Said Rep. David Mack, D-Charleston, “From my standpoint as a minority within a minority (party), he’s reached out and been fair as far as I’m concerned.”

Rep. Walt McLeod, D-Newberry and an attorney, said he supports Harrell as speaker because “I don’t have any reason to vote against him,” adding that as far as Harrell’s ethics case is concerned, “I hate to say the jury’s out, but it’s still an open question.”

Contacted Friday, Rep. Bill Chumley, R-Spartanburg, said he gave Harrell a qualified “yes” when asked if he would support him as speaker.

“I told him I was pretty sure I probably would, and he said he didn’t need ‘pretty sure,’” Chumley recalled. “I did tell him if everything is the same as it is now, I will support him.”

Asked if he would continue to support Harrell if the speaker were indicted, Chumley replied, “If things get serious or there was a problem, that would change things.”

Chumley faced a House Ethic Committee hearing in December, as reported by The Nerve, accused of possibly violating state ethics law by using a state plane to fly in an economics expert to testify at a legislative hearing on a bill sponsored by Chumley aimed at preventing the implementation of “Obamacare” in South Carolina. Chumley denied breaking any laws, and the committee voted unanimously to dismiss its complaint.

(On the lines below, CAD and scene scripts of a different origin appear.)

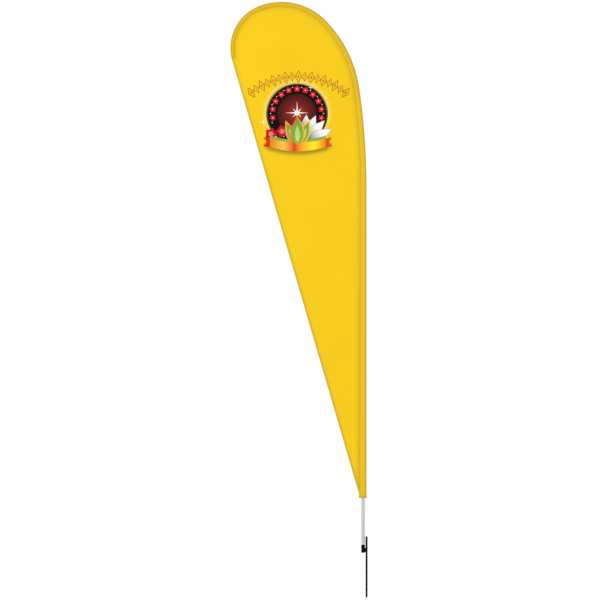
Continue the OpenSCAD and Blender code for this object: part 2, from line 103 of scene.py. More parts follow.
def bent(s):
    """How far round the bend: 0 where it starts, 1 at the pole's end."""
    return np.clip((np.asarray(s, float) - STRAIGHT) / BEND_LENGTH, 0, 1)


def outer(s):
    """From the pole's line out to the sleeve's fold."""
    return OUTER_EDGE[0] + (OUTER_EDGE[1] - OUTER_EDGE[0]) * bent(s)


def width(s):
    """Width of the sleeve, measured lying flat."""
    climb = np.clip((np.asarray(s, float) - MOUTH) / (STRAIGHT - MOUTH), 0, 1)
    return WIDTHS[0] + (WIDTHS[1] - WIDTHS[0]) * climb + (WIDTHS[2] - WIDTHS[1]) * bent(s)


def seam(s):
    """From the pole's line in to the seam between sleeve and panel."""
    return width(s) - outer(s)


def spots(start, end, spacing):
    """Even steps from start to end, each about as long as spacing."""
    return np.linspace(start, end, max(2, round((end - start) / spacing) + 1))


SEAM_S = spots(PANEL_FOOT, PATH_END + GAP, 0.006)
SEAM_X, SEAM_Z = beside(SEAM_S, seam(SEAM_S) + GAP)
SEAM_STEP = float(SEAM_S[1] - SEAM_S[0])
SEAM_WAY = np.gradient(np.stack([SEAM_X, SEAM_Z], -1), axis=0)
SEAM_WAY /= np.linalg.norm(SEAM_WAY, axis=1, keepdims=True)
CORNER = np.array([SEAM_X[0], SEAM_Z[0]])
TIP = np.array([float(c) for c in beside(PATH_END + GAP, -outer(PATH_END))])
EDGE_DIRECTION = (CORNER - TIP) / np.linalg.norm(CORNER - TIP)
EDGE_INWARD = np.array([-EDGE_DIRECTION[1], EDGE_DIRECTION[0]])
EDGE_LENGTH = float(np.linalg.norm(CORNER - TIP))


def smooth(value, low, high):
    """0 below low, 1 above high, with an eased slope between."""
    t = np.clip((value - low) / (high - low), 0, 1)
    return t * t * (3 - 2 * t)


def flutter(t, seed, waves):
    """A smooth irregular wave from -1 to 1 along t: a few sines of given lengths, with fixed phases."""
    phase = np.random.default_rng(seed).uniform(0, 2 * math.pi, len(waves))
    return sum(np.sin(2 * math.pi * t / length + p) for length, p in zip(waves, phase)) / len(waves)


def where_on_flag(x, z):
    """Distance from the seam, distance along it, distance from the free edge and distance along that."""
    x, z = np.asarray(x, float), np.asarray(z, float)
    nearest = np.empty(x.shape, int)
    to_seam = np.empty(x.shape)
    for i in range(0, len(x), CHUNK):
        part = slice(i, i + CHUNK)
        gap = np.hypot(x[part, None] - SEAM_X, z[part, None] - SEAM_Z)
        nearest[part] = gap.argmin(1)
        to_seam[part] = gap.min(1)
    slide = (x - SEAM_X[nearest]) * SEAM_WAY[nearest, 0] + (z - SEAM_Z[nearest]) * SEAM_WAY[nearest, 1]
    slide = np.clip(slide, -SEAM_STEP / 2, SEAM_STEP / 2)
    to_seam = np.sqrt(np.maximum(to_seam ** 2 - slide ** 2, 0))
    away = np.stack([x - TIP[0], z - TIP[1]], -1)
    return to_seam, SEAM_S[nearest] + slide, away @ EDGE_INWARD, away @ EDGE_DIRECTION


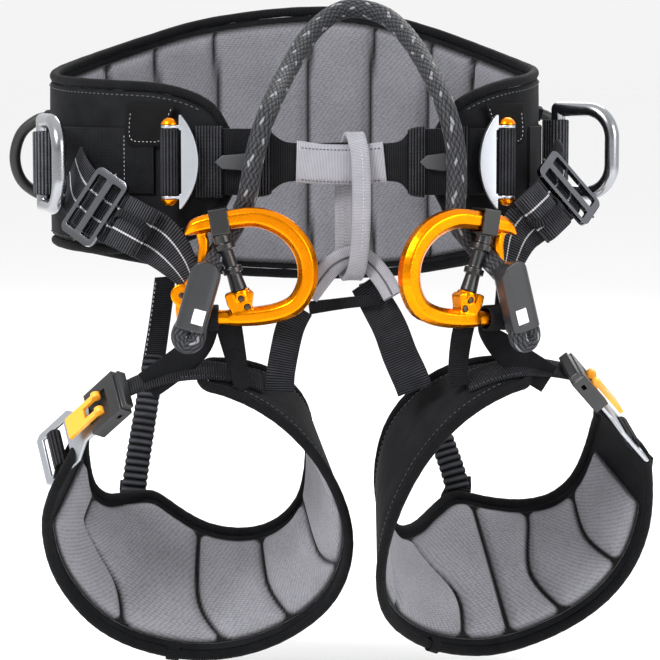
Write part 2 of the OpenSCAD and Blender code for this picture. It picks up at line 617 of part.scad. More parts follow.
// Webbing over the thigh, sewn on the padded inner end and running to the quick buckle.
module thigh_webbing(s_rows, w) {
    r = spline(s_rows, 4);
    p = [for (q = r) loop_at(q[0], q[1], q[2])];
    skin([for (i = [0 : len(r) - 1]) let (a = r[i][0], b = r[i][1], h = w / 2, l = r[i][2])
        [loop_at(a, b - h, l), loop_at(a, b + h, l),
         loop_at(a, b + h, l + webbing_t), loop_at(a, b - h, l + webbing_t)]]);
}
thigh_rows = [[122, -3, 6], [110, -8, 4.5], [96, -12, 4], [84, -14, 3.8], [72, -14, 3.8], [60, -13, 3.8]];
right_thigh_rows = [[106, -9, 5], [97, -12, 4], [84, -14, 3.8], [72, -14, 3.8], [60, -13, 3.8]];
outer_rows = [[-160, 14, 3.8], [-175, 13, 3.8], [-190, 12, 3.8], [-200, 11, 5.5]];
module left_leg_webbing() {
    color(black) on_left_leg() { thigh_webbing(thigh_rows, 24); thigh_webbing(outer_rows, 30); }
}
module right_leg_webbing() {
    color(black) on_right_leg() { thigh_webbing(right_thigh_rows, 24); thigh_webbing(outer_rows, 30); }
}

module left_riser_straps() {
    color(black) {
        ribbon([[-88.2, -128.3, -98, 1, 0, 0, 10.6], [-88.4, -127, -110, 1, 0, -0.1, 11],
            [-97, -125.5, -122, 0.85, 0.1, -0.5, 18], [-113, -128, -135, 0.8, 0.2, -0.6, 20],
            [-130, -131.5, -147, 0.8, 0.2, -0.6, 20]], webbing_t);
        ribbon([[-77, -128.4, -99, 1, 0, 0, 16], [-75.5, -128, -108, 1, 0, 0, 17],
            [-71.5, -131, -126, 1, 0.3, 0, 15], [-68, -134, -141, 1, 0.5, 0, 13],
            [-64, -134.5, -148, 1, 0.3, 0, 13]], webbing_t);
        on_left_ring() eye(-4, 8);
    }
}

module right_riser_straps() {
    color(black) {
        ribbon([[93.6, -130.5, -98, 0.87, 0.5, 0, 10], [93.6, -128.6, -110, 0.87, 0.5, 0.1, 11],
            [103, -125.5, -120, 0.85, 0.3, 0.5, 18], [117, -125, -131, 0.8, 0, 0.6, 20],
            [136, -127, -143, 0.8, -0.1, 0.6, 20]], webbing_t);
        ribbon([[84.5, -134.5, -99, 0.87, 0.5, 0, 14], [79, -133, -108, 0.95, 0.4, 0, 15],
            [76, -135, -124, 1, 0.3, 0, 14], [75, -137, -139, 1, 0.2, 0, 13],
            [76, -137.5, -146, 1, 0.2, 0, 13]], webbing_t);
        on_right_ring() eye(-4, 8);
    }
}

module left_rear_elastic() {
    color(black) ribbon([[-150, 6, -242, 1, 0, 0, 18], [-147, 12, -218, 1, 0, 0, 18],
        [-141, 27, -178, 1, 0, 0, 17], [-134, 54, -126, 1, -0.2, 0, 16], [-131, 81, -93, 1, -0.3, 0, 16]], 6);
}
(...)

Asked Friday if he is supporting Harrell as speaker, Rep. Chip Huggins, R-Lexington, replied: “I gave the answer most of the members gave. … The sitting speaker is the person who governs the body, and it’s awfully hard to go against that.”

Huggins pointed out he has disagreed with Harrell at times, noting that most recently, he voted for Toal’s opponent in the election for the chief justice’s seat. Still, he acknowledged he usually doesn’t go against Harrell’s wishes.

“When the king has a guillotine to your neck, it’s kind of hard to go against the king,” he joked.